Conclusion The open-source metagenomics RAST service provides a new paradigm for the annotation and analysis of metagenomes. With built-in support for multiple data sources and a back end that houses abstract data types, the metagenomics RAST is stable, extensible, and freely available to all researchers. This service has removed one of the primary bottlenecks in metagenome sequence analysis – the availability of high-performance computing for annotating the data.

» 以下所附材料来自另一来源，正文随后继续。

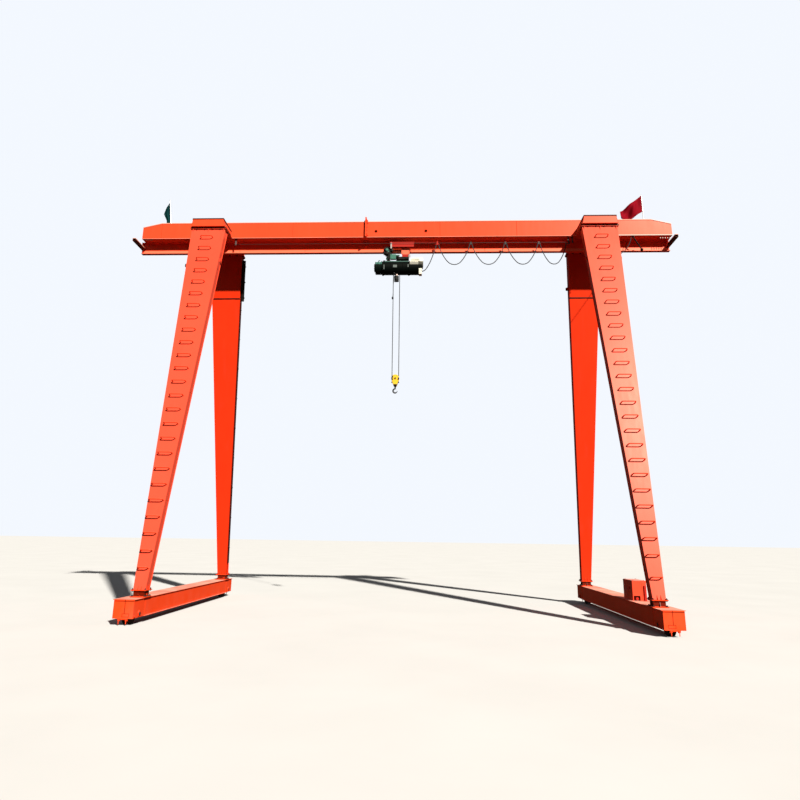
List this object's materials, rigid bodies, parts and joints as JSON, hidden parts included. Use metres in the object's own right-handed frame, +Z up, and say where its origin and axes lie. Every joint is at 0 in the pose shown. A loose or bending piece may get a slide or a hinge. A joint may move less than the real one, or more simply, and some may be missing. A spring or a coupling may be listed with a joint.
{
  "type": "gantry crane",
  "caption": "Box-girder gantry crane on leaning tapered legs and rail-wheel carriages, with a wire-rope hoist, hook and festoon cable under its running beam.",
  "frame": {"origin": "middle of the crane at the level of the wheel flanges' lowest points", "axes": "+X along the girder to the side with the festoon cable, +Y across the girder away from the side seen in the picture, +Z up"},
  "size_m": [16.7, 7.64, 12.645],
  "materials": {
    "crane_orange": "satin orange-red crane paint with weld seams, dust and rust streaks",
    "carriage_red": "dusty red paint",
    "cover_red": "gloss red paint",
    "wheel_steel": "dark worn steel",
    "pole_steel": "galvanised tube",
    "flag_cloth": "plain woven cloth, one dark green and one red",
    "wire_steel": "galvanised steel",
    "trolley_red": "dark red paint",
    "drum_dark": "dark green paint",
    "gear_green": "green paint",
    "motor_white": "off-white paint",
    "weight_dark": "dark cast iron",
    "rope_steel": "greased stranded wire rope",
    "block_yellow": "yellow paint with black sides",
    "hook_steel": "forged steel, dark",
    "cable_black": "black rubber sheath"
  },
  "bodies": {
    "frame": {"girder_box_left": "crane_orange", "girder_box_right": "crane_orange", "running_beam": "crane_orange", "running_flange": "crane_orange", "splice_flanges": "crane_orange", "end_stops": "crane_orange", "brackets": "crane_orange", "leg_left_front": "crane_orange", "leg_left_rear": "crane_orange", "leg_right_front": "crane_orange", "leg_right_rear": "crane_orange", "rungs_left": "crane_orange", "rungs_right": "crane_orange", "feet": "crane_orange", "carriage_left": "carriage_red", "carriage_right": "carriage_red", "drive_cover": "cover_red", "flagpoles": "pole_steel", "flags": "flag_cloth", "festoon_wire": "wire_steel", "cable_loop_1": "cable_black", "cable_loop_2": "cable_black", "cable_loop_3": "cable_black", "cable_loop_4": "cable_black", "supply_cable": "cable_black"},
    "trolley": {"trolley_frame": "trolley_red", "tow_arm": "trolley_red", "drum_casing": "drum_dark", "gear_case": "gear_green", "hoist_motor": "motor_white", "control_box": "motor_white", "limit_weight": "weight_dark", "ropes": "rope_steel", "hoist_cable": "cable_black"},
    "hook_block": {"hook_block": "block_yellow"},
    "hook": {"hook": "hook_steel"},
    "wheel_left_front": {"wheel_left_front": "wheel_steel"},
    "wheel_left_rear": {"wheel_left_rear": "wheel_steel"},
    "wheel_right_front": {"wheel_right_front": "wheel_steel"},
    "wheel_right_rear": {"wheel_right_rear": "wheel_steel"},
    "trolley_wheels_left": {"trolley_wheels_left": "wheel_steel"},
    "trolley_wheels_right": {"trolley_wheels_right": "wheel_steel"},
    "cable_carrier_1": {"cable_carrier_1": "wire_steel"},
    "cable_carrier_2": {"cable_carrier_2": "wire_steel"},
    "cable_carrier_3": {"cable_carrier_3": "wire_steel"}
  },
  "joints": [
    {"name": "trolley_travel", "type": "slide", "parent": "frame", "child": "trolley", "axis": [1, 0, 0], "range_m": [-3.1, 3.4], "deforming": ["cable_loop_1", "cable_loop_2", "cable_loop_3", "cable_loop_4"]},
    {"name": "hook_lift", "type": "slide", "parent": "trolley", "child": "hook_block", "axis": [0, 0, 1], "range_m": [-6, 3], "deforming": ["ropes"]},
    {"name": "hook_swivel", "type": "hinge", "parent": "hook_block", "child": "hook", "pos_m": [-0.17, 0, 6.36], "axis": [0, 0, 1], "continuous": true},
    {"name": "wheel_left_front_roll", "type": "hinge", "parent": "frame", "child": "wheel_left_front", "pos_m": [-6, -3.49, 0.225], "axis": [1, 0, 0], "continuous": true},
    {"name": "wheel_left_rear_roll", "type": "hinge", "parent": "frame", "child": "wheel_left_rear", "pos_m": [-6, 3.49, 0.225], "axis": [1, 0, 0], "continuous": true},
    {"name": "wheel_right_front_roll", "type": "hinge", "parent": "frame", "child": "wheel_right_front", "pos_m": [6, -3.49, 0.225], "axis": [1, 0, 0], "continuous": true},
    {"name": "wheel_right_rear_roll", "type": "hinge", "parent": "frame", "child": "wheel_right_rear", "pos_m": [6, 3.49, 0.225], "axis": [1, 0, 0], "continuous": true},
    {"name": "trolley_wheels_left_roll", "type": "hinge", "parent": "trolley", "child": "trolley_wheels_left", "pos_m": [-0.43, 0, 10.7663], "axis": [0, 1, 0], "range_deg": [-2733, 2998]},
    {"name": "trolley_wheels_right_roll", "type": "hinge", "parent": "trolley", "child": "trolley_wheels_right", "pos_m": [0.13, 0, 10.7663], "axis": [0, 1, 0], "range_deg": [-2733, 2998]},
    {"name": "cable_carrier_1_slide", "type": "slide", "parent": "frame", "child": "cable_carrier_1", "axis": [1, 0, 0], "range_m": [-2.298, 2.52]},
    {"name": "cable_carrier_2_slide", "type": "slide", "parent": "frame", "child": "cable_carrier_2", "axis": [1, 0, 0], "range_m": [-1.472, 1.615]},
    {"name": "cable_carrier_3_slide", "type": "slide", "parent": "frame", "child": "cable_carrier_3", "axis": [1, 0, 0], "range_m": [-0.677, 0.742]}
  ],
  "couplings": [
    {"joint": "trolley_wheels_left_roll", "follows": "trolley_travel", "rad_per_m": 15.385},
    {"joint": "trolley_wheels_right_roll", "follows": "trolley_travel", "rad_per_m": 15.385},
    {"joint": "cable_carrier_1_slide", "follows": "trolley_travel", "ratio": 0.741},
    {"joint": "cable_carrier_2_slide", "follows": "trolley_travel", "ratio": 0.4748},
    {"joint": "cable_carrier_3_slide", "follows": "trolley_travel", "ratio": 0.2181}
  ]
}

MG-RAST 提供在线的 Metagenome/Metatranscriptome 数据平台,直接原始的reads也支持拼装的contig,先不管分析内容的好坏,首先提供的project编号 可以很方便的出现在文章中,给可重复性的研究也提供的有力保证。 此外在线 Metagenome/Metatranscriptome 数据分析,EBI Metagenome 也有这样的优势,也是不错的选择。 目前MG-RAST 收录已经完成了268,325个样本的数据分析, 版本刚刚升级到了4.0 版本,针对单样本分析,可以获得以下信息:

1. 序列统计、质量控制(GC含量图,核酸组成、序列长度分布)
2. 序列预测(功能分类 rRNA/ protein coding);
3. 重复序列预测(使用 DRISEE);
4. Kmer谱 (rank abundance 可视化);
5. 序列比对结果统计
6. COG/NOG 功能谱;
7. KEGG 分类(KEGG  Ortholog 分类);
8. the SEED 注释;
9. 物种组成分布;
10. 多样性分析(稀释曲线/多样性指数)
11. 元数据

所有的数据,包括绘制图表的数据都可以自己有下载,的确很方便,这也是那么受欢迎的原因,另外MG-RAST使用M5NR 非冗余数据库进行序列比对,这样减少了需要比对很多库的麻烦。